Speaking in 1949, Sir Arthur Bliss said "I remember vividly how Boughton made his characters live, and the masterly effect of the choral writing". The same year, Ralph Vaughan Williams opined that "In any other country, such a work as The Immortal Hour would have been in the repertoire years ago".

==Roles==

| Role | Voice type | Premiere Cast, 26 August 1914 (Conductor: Charles Kennedy Scott) |
|---|---|---|
| Eochaidh, the heroic king | baritone | Frederic Austin |
| Etain, the faery princess who is eternally fair and youthful | soprano | Irene Lemon |
| Dalua, the Lord of Shadow | bass | Rutland Boughton |
| Midir, Etain's eternal lover | tenor | Arthur Jordan |
| Manus, a peasant | bass | Neville Strutt |
| Maive, Manus's wife | mezzo-soprano | Agnes Thomas |
| Spirit voice | mezzo-soprano | Muriel Boughton |
| Old bard | bass | Arthur Trowbridge |

==Synopsis==
===Act 1===
Dalua, the Lord of Shadow, is seen in a dark and mysterious wood. He is known as the Amadan-Dhu, the Faery Fool, the Dark One, and is an agent of unseen and fateful powers, whose touch brings madness and death to mortals. He has come there under some compulsion, following visions, but does not know for what purpose. He is mocked by invisible spirits of the woods, who recognise him as an outcast, feared even by the gods themselves. He ripostes that he is the instrument of powers beyond even the gods, and bids the voices be silent. A woman's voice is heard and Etain enters the clearing, looking bewildered and singing about the wonderful place she came from, where death is only a "drifting shadow" and where the Faery folk - the Shee - hold court. She resolves to return but is waylaid by Dalua. As he touches her with a shadow she forgets all of where she came from barring her name. Dalua realises that the reason for their meeting is now clear to him; a mortal king has sought immortal love and is led towards them under similar compulsion to theirs. He bids Etain to go and awaits the king. Eochaidh, who is High King of Eiré, enters and is welcomed by Dalua. Dalua shows him visions of the legendary Fount of Beauty which the king has pursued in dreams. Spirit voices warn Eochaidh to return to his people, but by then he is under Dalua's spell and follows him blindly into the wood.
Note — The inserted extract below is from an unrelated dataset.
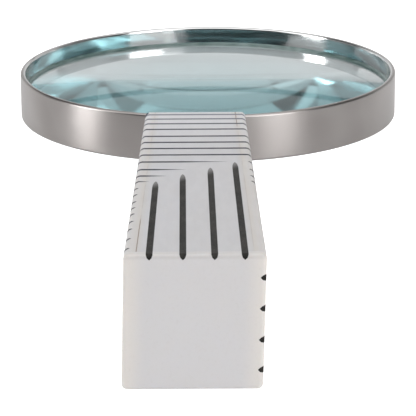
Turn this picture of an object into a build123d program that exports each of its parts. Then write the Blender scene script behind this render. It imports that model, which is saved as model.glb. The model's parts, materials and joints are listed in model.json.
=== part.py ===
from build123d import *
import os
from math import sqrt

# Hand magnifier: a biconvex lens in a steel band, on a square bone-faced handle with black inlays.
# Origin at the centre of the lens, +Z along its optical axis, and the handle runs towards -Y.
# Millimetres. "top" is +Z, "left" is -X, and the butt is the far end of the handle.

os.makedirs("parts", exist_ok=True)

# Band and lens
band_radius = 52.0  # outside of the steel band
band_wall = 1.5
band_height = 12.5
band_edge_round = 0.7
lens_radius = 50.2
lens_edge = 2.0  # thickness of the ground edge
lens_curve = 265.0  # radius of both polished faces
seat_wall = 1.2
seat_lip = 0.7  # the seat ring stops this far above the band's lower edge
seat_chamfer = 0.5
gasket_width = 1.1
gasket_depth = 0.45
bead_height = 0.8
bead_width = 0.9

# Tang that joins the band to the handle
tang_x = -3.4
saddle_width = 16.0
saddle_height = 8.0
saddle_thickness = 1.5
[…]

In a hut, the peasant Manus and his wife Maive sit with Etain, who is sheltering from a stormy night. A stranger - Dalua - has given them gold for Etain's accommodation and for their silence. They are nervous not just from the storm but from fear of the Faery folk, whom they avoid talking of or even naming. When Eochaidh appears and asks for shelter, they are terrified, especially as he has been out in the storm but is not even damp! He assures them he is mortal just like them, but then sees Etain and forgets everything else. Etain and Eochaidh sing a love duet, interrupted by a mocking laugh from outside. Etain tells him it was an owl. As they sit together, the faint voices of the Faeries can be heard singing.

===Act 2===
A year has passed in Eochaidh's court, and he has called a celebration for the anniversary of his winning of Etain. Choruses of druids, maidens, bards and warriors sing and raise toasts to the royal couple. In the middle of this, Etain announces that she is weary and has been troubled by strange dreams. She bids them goodnight. Eochaidh admits that he too has had unsettling dreams, in which he saw the Faeries marching, beautiful, powerful and frightening. He begs her not to go but she insists. As soon as she has retired to her room, a stranger appears at the door - Midir, Etain's immortal lover, disguised as a harpist. He is welcomed warily by Eochaidh, who is upset when the stranger will not give his name. Midir asks a favour of the king and Eochaidh assents. He is unhappy when he learns it is to kiss the queen's hand and serenade her with a song, but his word was given so Etain is roused. Midir sings the Faery song heard at the end of Act I. Etain, awakened to her immortal origins, leaves with Midir to the sounds of a Faery chorus. Only the heartbroken king remains, and as he begs for his dreams back, Dalua steps in and touches him soundlessly. He collapses, dead.

=="How beautiful they are"==
The song "How beautiful they are" appears first in a chorus by unseen spirits, then is reprised by Midir of the "Shee" (Tuatha Dé Danann) as a solo aria accompanied by a harp.

The song is featured in the Adam Curtis documentary "Can't get you out of my head", with the fifth episode named "The lordly ones", from a line in the song.